How bad could it be? We turned to face our fellow passengers, literally face to face and surveyed the scene. Theoretically, there was still one “seat” open – a narrow wedge of space in the middle row which Jeff promptly claimed. That left Jason and I half-standing, half-squatting with the assistant by the door. There was a narrow, no more than a six-inch ledge behind the driver’s seat bench. It was covered in bags and resting legs, but it quickly became apparent we would be sitting there.

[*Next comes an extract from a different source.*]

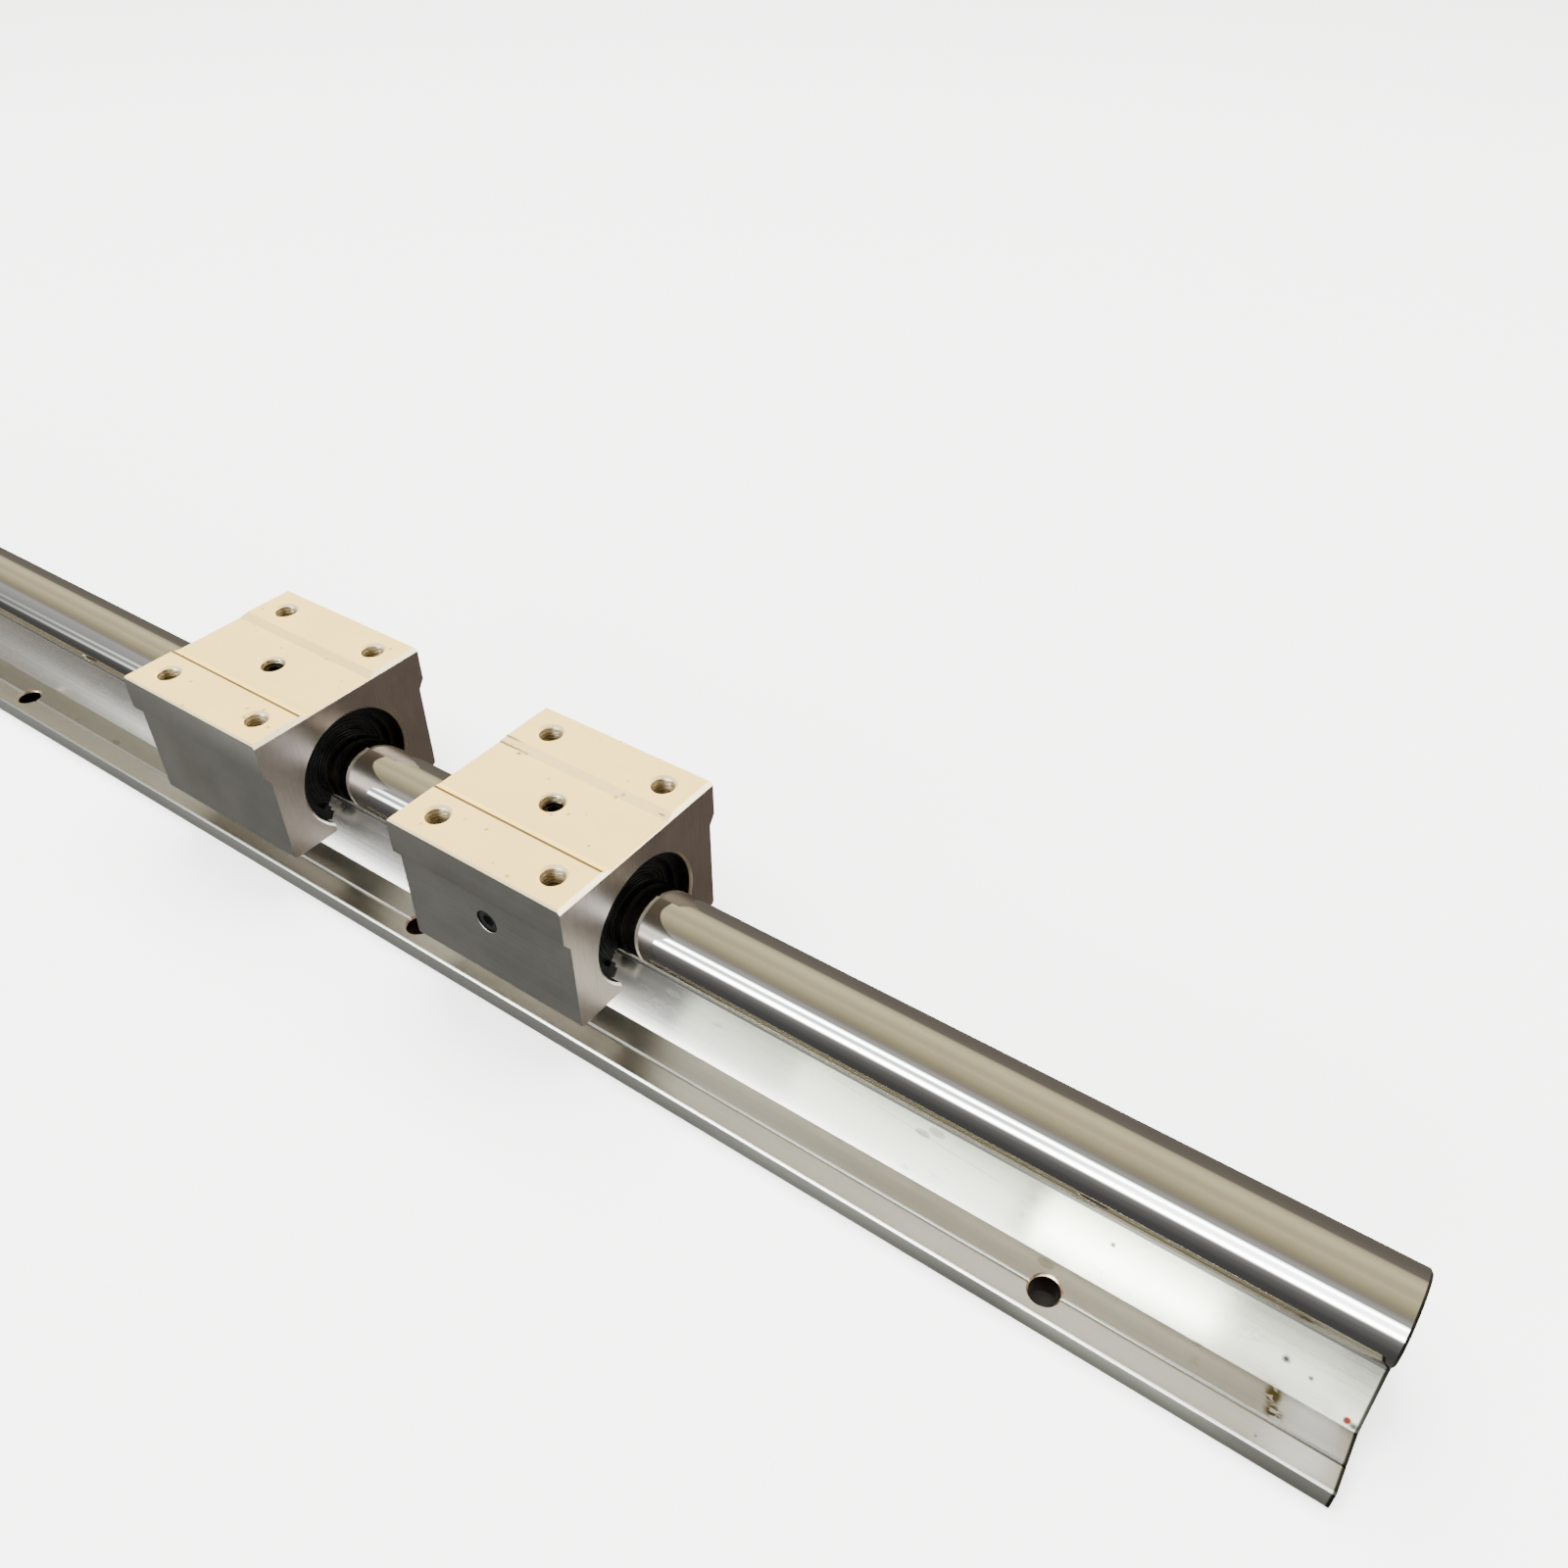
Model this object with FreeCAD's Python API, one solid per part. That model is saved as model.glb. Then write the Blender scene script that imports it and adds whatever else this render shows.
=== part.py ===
# Supported round rail: a ground steel shaft screwed down on a low extruded support,
# with two open bearing blocks that run along it. Sizes in millimetres.
# X runs along the rail, Y across it and Z up. The origin is at the middle of the
# support's underside.
import FreeCAD, Part
import math
import os

# Shaft
shaft_d = 16.0
shaft_height = 25.0
shaft_edge = 0.5

# Support: the length is a whole number of pitches and two end distances
hole_pitch = 150.0
hole_stations = 4
end_distance = 50.0
base_width = 40.0
flange_thickness = 5.0
foot_half_width = 9.25
neck_half_width = 5.0
lip_height = 1.3
cradle_clearance = 0.03
guide_width = 0.9
guide_depth = 0.45
flange_edge = 0.4
relief_half_width = 9.5
relief_depth = 0.6
relief_slope = 0.5

# Holes in the flanges
flange_row_spacing = 30.0
flange_hole_d = 5.5

# Screws that hold the shaft from below
screw_d = 5.0
screw_length = 16.0
screw_head_d = 8.5
screw_head_height = 5.0
screw_socket = 4.0
screw_socket_depth = 2.5
screw_seat_height = 9.0
screw_hole_d = 5.5
counterbore_d = 9.4
thread_clearance = 0.03
tap_extra_depth = 2.0

# Housing of a bearing block
block_width = 45.0
block_length = 45.0
top_above_shaft = 20.0
block_height = 32.5
leg_step = 1.5
cheek_height = 8.5
cheek_slope = 2.2
strip_half_width = 8.3
strip_slope = 2.0
strip_depth = 0.8
top_edge = 0.4
end_chamfer_run = 0.65
end_chamfer_drop = 1.0
leg_edge = 0.5
opening_angle = 80.0
opening_lip = 0.3
bore_chamfer = 0.5

# Threaded holes of the housing
mount_hole_d = 5.0
mount_hole_depth = 12.0
mount_spacing_x = 30.0
mount_spacing_y = 32.0

# Open ball bushing
bushing_d = 28.0
bushing_length = 37.0
bushing_clearance = 0.06
sleeve_wall = 2.1
cage_clearance = 0.05
ball_protrusion = 0.6
seal_thickness = 2.0
seal_clearance = 0.05
cage_opening_angle = 84.0

# Retaining rings
ring_thickness = 1.2
ring_width = 2.0
ring_play = 0.05
ring_opening_angle = 72.0
ring_end_angle = 6.0
ring_lug_angle = 9.0
ring_lug_width = 1.1

# Set screw in one leg, which presses on the sleeve to take up its play
set_screw_d = 5.0
set_screw_recess = 0.4
set_screw_height = 3.5
set_screw_socket = 2.5
set_screw_socket_depth = 2.2

# Lock screw in the centre hole, which presses on the sleeve and keeps it from turning
lock_screw_recess = {"a": 1.4, "b": 2.2}

# Places of the two blocks along the rail, and which of them is turned round
block_places = {"a": 21.5, "b": 106.0}
turned_blocks = ("a",)

rail_length = hole_pitch * (hole_stations - 1) + 2 * end_distance
shaft_r = shaft_d / 2
bushing_r = bushing_d / 2
top_height = shaft_height + top_above_shaft
strip_height = top_height - strip_depth
leg_bottom = top_height - block_height
bore_r = bushing_r
stations = [(i - (hole_stations - 1) / 2) * hole_pitch for i in range(hole_stations)]

X_AXIS = FreeCAD.Vector(1, 0, 0)
Y_AXIS = FreeCAD.Vector(0, 1, 0)
Z_AXIS = FreeCAD.Vector(0, 0, 1)
DOWN = FreeCAD.Vector(0, 0, -1)


def at(y, z, x=0.0):
    return FreeCAD.Vector(x, y, z)


def lines(points):
    """Straight edges through points given as (y, z)."""
    return [Part.makeLine(at(*a), at(*b)) for a, b in zip(points, points[1:])]


def arc(start, middle, end):
    return Part.Arc(at(*start), at(*middle), at(*end)).toShape()


def along_x(edges, length):
    """Solid with the closed outline of these edges, centred on x = 0."""
    solid = Part.Face(Part.Wire(edges)).extrude(FreeCAD.Vector(length, 0, 0))
    solid.translate(FreeCAD.Vector(-length / 2, 0, 0))
    return solid


def mirrored(points):
    return [(-y, z) for y, z in reversed(points)]


def rod(radius, start, length, axis=X_AXIS):
    return Part.makeCylinder(radius, length, start, axis)


def cone(radius, end_radius, start, length, axis=X_AXIS):
    return Part.makeCone(radius, end_radius, length, start, axis)


def hex_prism(across_flats, start, length, axis):
    """Six-sided prism, used as the socket of a screw."""
    corner = across_flats / 2 / math.cos(math.pi / 6)
    turns = [math.radians(60 * i) for i in range(7)]
    ring = [FreeCAD.Vector(corner * math.cos(t), corner * math.sin(t), 0) for t in turns]
    prism = Part.Face(Part.makePolygon(ring)).extrude(FreeCAD.Vector(0, 0, length))
    prism.Placement = FreeCAD.Placement(start, FreeCAD.Rotation(Z_AXIS, axis))
    return prism


def on_circle(radius, angle):
    """Point (y, z) on a circle round the shaft, with the angle from straight down."""
    turn = math.radians(angle)
    return radius * math.sin(turn), shaft_height - radius * math.cos(turn)


def open_ring(inner_r, outer_r, opening, length):
    """C-shaped ring round the shaft, open at the bottom, centred on x = 0."""
    half = opening / 2
    edges = [arc(on_circle(outer_r, half), on_circle(outer_r, 180), on_circle(outer_r, -half))]
    edges += lines([on_circle(outer_r, -half), on_circle(inner_r, -half)])
    edges += [arc(on_circle(inner_r, -half), on_circle(inner_r, 180), on_circle(inner_r, half))]
    edges += lines([on_circle(inner_r, half), on_circle(outer_r, half)])
    return along_x(edges, length)


def make_support():
    """Extruded aluminium support with its flange holes and screw counterbores."""
    cradle_r = shaft_r + cradle_clearance
    cradle_z = shaft_height - math.sqrt(cradle_r ** 2 - neck_half_width ** 2)
    rim = base_width / 2
    row = flange_row_spacing / 2
    top = flange_thickness
    right = [
        (neck_half_width, cradle_z),
        (neck_half_width, cradle_z - lip_height),
        (foot_half_width, top),
        (row - guide_width / 2, top),
        (row, top - guide_depth),
        (row + guide_width / 2, top),
        (rim - flange_edge, top),
        (rim, top - flange_edge),
        (rim, flange_edge),
        (rim - flange_edge, 0),
        (relief_half_width, 0),
        (relief_half_width - relief_slope, relief_depth),
    ]
    outline = lines(right + mirrored(right))
    outline.append(arc(mirrored(right)[-1], (0, shaft_height - cradle_r), right[0]))
    support = along_x(outline, rail_length)
    cuts = []
    for x in stations:
        for side in (-row, row):
            cuts.append(rod(flange_hole_d / 2, at(side, 0, x), flange_thickness, Z_AXIS))
        cuts.append(rod(counterbore_d / 2, at(0, 0, x), screw_seat_height, Z_AXIS))
        cuts.append(rod(screw_hole_d / 2, at(0, screw_seat_height, x), shaft_height, Z_AXIS))
    return support.cut(cuts)


def make_shaft():
    """Ground shaft with broken end edges and threaded holes for its screws."""
    inner = rail_length - 2 * shaft_edge
    half = rail_length / 2
    end_r = shaft_r - shaft_edge
    shaft = rod(shaft_r, at(0, shaft_height, -inner / 2), inner)
    shaft = shaft.fuse([
        cone(end_r, shaft_r, at(0, shaft_height, -half), shaft_edge),
        cone(shaft_r, end_r, at(0, shaft_height, inner / 2), shaft_edge),
    ])
    bottom = shaft_height - shaft_r
    depth = screw_seat_height + screw_length + tap_extra_depth - bottom
    tap_r = screw_d / 2 + thread_clearance
    taps = [rod(tap_r, at(0, bottom - 1, x), depth + 1, Z_AXIS) for x in stations]
    return shaft.cut(taps)


def make_shaft_screw(x):
    """Socket head cap screw, head down in the support's counterbore."""
    seat = screw_seat_height
    head_base = at(0, seat - screw_head_height, x)
    head = rod(screw_head_d / 2, head_base, screw_head_height, Z_AXIS)
    shank = rod(screw_d / 2, at(0, seat, x), screw_length, Z_AXIS)
    socket = hex_prism(screw_socket, head_base, screw_socket_depth, Z_AXIS)
    return head.fuse(shank).cut(socket)


def housing_outline():
    """Edges of the housing's section, with the bore open at the bottom."""
    side = block_width / 2
    leg = side - leg_step
    mouth = on_circle(bore_r, opening_angle / 2)
    right = [
        (strip_half_width, strip_height),
        (strip_half_width + strip_slope, top_height),
        (side - top_edge, top_height),
        (side, top_height - top_edge),
        (side, top_height - cheek_height),
        (leg, top_height - cheek_height - cheek_slope),
        (leg, leg_bottom + leg_edge),
        (leg - leg_edge, leg_bottom),
        (mouth[0] + opening_lip, leg_bottom),
        mouth,
    ]
    left = mirrored(right)
    bore = arc(mouth, (0, shaft_height + bore_r), left[0])
    return lines(right) + [bore] + lines(left + right[:1])


def make_housing():
    """Extruded and milled aluminium housing, with its set screw on the -Y side."""
    half = block_length / 2
    housing = along_x(housing_outline(), block_length)
    cuts = []
    for end in (-1, 1):
        wedge = [
            FreeCAD.Vector(end * half, -block_width, top_height - end_chamfer_drop),
            FreeCAD.Vector(end * (half - end_chamfer_run), -block_width, top_height),
            FreeCAD.Vector(end * half, -block_width, top_height),
        ]
        face = Part.Face(Part.makePolygon(wedge + wedge[:1]))
        cuts.append(face.extrude(FreeCAD.Vector(0, 2 * block_width, 0)))
        outward = FreeCAD.Vector(end, 0, 0)
        mouth = at(0, shaft_height, end * (half - bore_chamfer))
        cuts.append(cone(bore_r, bore_r + bore_chamfer, mouth, bore_chamfer, outward))
    for x in (-mount_spacing_x / 2, mount_spacing_x / 2):
        for y in (-mount_spacing_y / 2, mount_spacing_y / 2):
            cuts.append(rod(mount_hole_d / 2, at(y, top_height, x), mount_hole_depth, DOWN))
    screw_r = set_screw_d / 2 + thread_clearance
    cuts.append(rod(screw_r, at(0, strip_height), strip_height - shaft_height, DOWN))
    leg = block_width / 2 - leg_step
    cuts.append(rod(screw_r, at(-leg, shaft_height + set_screw_height), leg, Y_AXIS))
    return housing.cut(cuts)


def headless_screw(start, inward, length):
    """Hex socket set screw whose socket end is at start."""
    socket = hex_prism(set_screw_socket, start, set_screw_socket_depth, inward)
    return rod(set_screw_d / 2, start, length, inward).cut(socket)


def make_set_screw():
    """Screw in the housing's -Y leg, from just under its face in to the sleeve."""
    outer_y = block_width / 2 - leg_step - set_screw_recess
    start = at(-outer_y, shaft_height + set_screw_height)
    return headless_screw(start, Y_AXIS, outer_y - bushing_r)


def make_lock_screw(recess):
    """Screw in the centre hole, from under the strip down to the sleeve."""
    top = strip_height - recess
    return headless_screw(at(0, top), DOWN, top - shaft_height - bushing_r)


def make_sleeve():
    """Hardened outer sleeve of the open ball bushing."""
    return open_ring(bushing_r - sleeve_wall, bushing_r - bushing_clearance,
                     opening_angle, bushing_length)


def make_cage():
    """Moulded cage inside the sleeve, with a seal lip round the shaft at each end."""
    cage = open_ring(shaft_r + seal_clearance, bushing_r - sleeve_wall - cage_clearance,
                     cage_opening_angle, bushing_length)
    space = bushing_length - 2 * seal_thickness
    return cage.cut(rod(shaft_r + ball_protrusion, at(0, shaft_height, -space / 2), space))


def make_retaining_ring(end):
    """Spring ring in the bore beside the bushing, with a lug near each open end."""
    outer_r = bore_r - ring_play
    inner_r = outer_r - ring_width
    ring = open_ring(inner_r, outer_r, ring_opening_angle, ring_thickness)
    half = ring_opening_angle / 2 + ring_end_angle
    lug_r = inner_r - ring_lug_width
    for side in (-1, 1):
        angles = [side * (half + share * ring_lug_angle) for share in (0, 0.5, 1)]
        inner = [on_circle(lug_r, angle) for angle in angles]
        outer = [on_circle(inner_r, angle) for angle in angles]
        edges = [arc(*inner)] + lines([inner[2], outer[2]])
        edges += [arc(*reversed(outer))] + lines([outer[0], inner[0]])
        ring = ring.fuse(along_x(edges, ring_thickness))
    place = bushing_length / 2 + ring_play + ring_thickness / 2
    ring.translate(FreeCAD.Vector(end * place, 0, 0))
    return ring.removeSplitter()


def make_block(lock_recess):
    """All pieces of one bearing block, centred on x = 0."""
    return {
        "housing": make_housing(),
        "bushing_sleeve": make_sleeve(),
        "ball_cage": make_cage(),
        "retaining_ring_1": make_retaining_ring(-1),
        "retaining_ring_2": make_retaining_ring(1),
        "set_screw": make_set_screw(),
        "lock_screw": make_lock_screw(lock_recess),
    }


def main():
    nodes = {"support_rail": make_support(), "shaft": make_shaft()}
    nodes["shaft_screws"] = Part.makeCompound([make_shaft_screw(x) for x in stations])
    for block, x in block_places.items():
        for name, piece in make_block(lock_screw_recess[block]).items():
            if block in turned_blocks:
                piece.rotate(FreeCAD.Vector(0, 0, 0), Z_AXIS, 180)
            piece.translate(FreeCAD.Vector(x, 0, 0))
            nodes[f"block_{block}_{name}"] = piece
    os.makedirs("parts", exist_ok=True)
    for name, shape in nodes.items():
        shape.exportStep(f"parts/{name}.step")
        box = shape.BoundBox
        print(f"{name}: solids {len(shape.Solids)}, valid {shape.isValid()}, "
              f"volume {shape.Volume:.1f}, x {box.XMin:.2f} to {box.XMax:.2f}")


main()
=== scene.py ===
"""Supported round rail with two open bearing blocks: detailed pieces, finishes and a plain studio.

Positions are in millimetres in the part's own frame and are turned into metres where a mesh,
lamp or camera is made. X runs along the rail, -Y is the near side and Z is up.
"""

import math

import bmesh
import bpy
from bpy.props import FloatProperty, FloatVectorProperty, IntProperty, PointerProperty
from mathutils import Matrix, Vector


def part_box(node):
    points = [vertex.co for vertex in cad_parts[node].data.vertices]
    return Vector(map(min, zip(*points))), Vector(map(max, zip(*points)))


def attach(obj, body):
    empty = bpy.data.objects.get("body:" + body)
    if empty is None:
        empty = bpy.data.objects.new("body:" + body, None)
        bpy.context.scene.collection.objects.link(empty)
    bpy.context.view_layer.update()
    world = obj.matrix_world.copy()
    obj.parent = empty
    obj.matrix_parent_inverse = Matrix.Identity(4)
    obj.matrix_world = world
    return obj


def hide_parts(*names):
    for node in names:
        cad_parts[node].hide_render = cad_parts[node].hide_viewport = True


bl_info = {
    "name": "Supported Round Rail",
    "version": (1, 0, 0),
    "blender": (4, 5, 0),
    "location": "View3D > Sidebar > Round Rail",
    "description": "Dresses a supported round rail and its two open bearing blocks",
    "category": "Object",
}

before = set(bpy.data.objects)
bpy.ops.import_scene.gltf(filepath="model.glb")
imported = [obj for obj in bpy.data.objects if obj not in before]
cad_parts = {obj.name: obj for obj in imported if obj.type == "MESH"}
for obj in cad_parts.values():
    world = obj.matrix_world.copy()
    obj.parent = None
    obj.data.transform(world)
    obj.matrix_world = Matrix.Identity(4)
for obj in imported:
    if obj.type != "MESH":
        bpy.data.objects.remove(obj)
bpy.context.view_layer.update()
MM = 0.001
BLOCKS = ("a", "b")
UP = Vector((0, 0, 1))


def node_box(node):
    """Lowest and highest corner of a node, in millimetres."""
    low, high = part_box(node)
    return Vector(low) / MM, Vector(high) / MM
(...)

The passengers in the first row, a couple of old farmers and a few children, collected their packages and limbs. We squeezed our way, baseball-bleacher-style, into the crowded space. I situated myself behind the driver, my back against the high back of his seat, at an awkward, slightly forward angle. The ledge was carpeted, rather hard and uncomfortable. My legs were bent up in front of me, an inch from the fellow opposite me. He looked fairly old (hard to gauge age since they spend their lives in the sun, working hard, with a basic diet), maybe fifty. He wore plain tan trousers and a green cardigan sweater over a nice plaid shirt and a baseball cap. His face was tanned and wrinkled, he had a bemused, mischievous grin. Jason was also scrunched next to me, he's shorter than I, so he stood for a good portion of the ride.
My ass was getting sore and numb. My legs were painfully cramped from being bent at an acute angle close to my chest. There was no room to stretch, the cramp got worse; I had to make a conscious effort to ignore it. The next issue was that the bench we were sitting on was extremely hot, probably heated from below. I hadn’t noticed the warmth at first, but once I did, it only seemed to get worse. Soon I was sweating, worried about a burnt rear. I placed a fleece from my small pack onto the seat to absorb some of the heat. It helped a little.
Before long we were in a capsule hurtling through the impenetrable dark. Contorted limbs, heated seat. Add – having to pee. My situation was becoming acute. At this point, the two elderly men in the first row decided to talk with Jason and I – a nice diversion. I tried to tell them about Big Sky, Montana, where I live. I pointed to the hat with the Big Sky insignia on it, however, I don't think they understood much.
Our bus pulled into a small town. I got out and strrrreeeeeetched, bending, unbending my legs, getting the kinks out of my hips, strutting around like a drunken ostrich. Everyone was grim by this point. We piled back in, continued on into the night, crested several passes, descending back into murky, dark valleys.
As we left the last pit stop, we began to climb again. Jeff informed us that we would come to another high point, drop into vale, then begin the final climbing approach to Nebaj. “Another hour, hour and a half tops.” I settled in, waiting for the end.
Ailments Reaching Crescendo Proportions
It wasn't long after when all the various ailments reached a sort of silently-shrieking crescendo – my bottom burning and sore from every little jut in the road, my legs so stiff I had to stand up, my back now parallel to the roof. I stretched my long legs to the amusement of the ladies in the back seat. I sat down, on top of my day pack to increase the angle at which my knees were being torqued. Beginning to sense the dreaded "microbus" sickness, I faced backwards, sweating and squirming. It was windy, the roads were curvy – up and down and all around, through the mountains.
I became more nauseous with each passing kilometer. I talked to myself, “Don’t be a fool, Nate. Get it together. Take a few deep breaths. Concentrate, you’re sure to feel better." But I felt icky – like a bad acid trip, I was on the edge. And then, I remembered I had a box of Lucky Charms cereal in my backpack – one of the most beautiful moments of my life. I grabbed the backpack, slowly opened the pack. Never had that leprechaun looked more appealing – sweet, crunchy salvation. Food was all I needed, each morsel gave me more power. Before long, we were pulling into Nebaj (I like to call it Paradise) – the end of the road.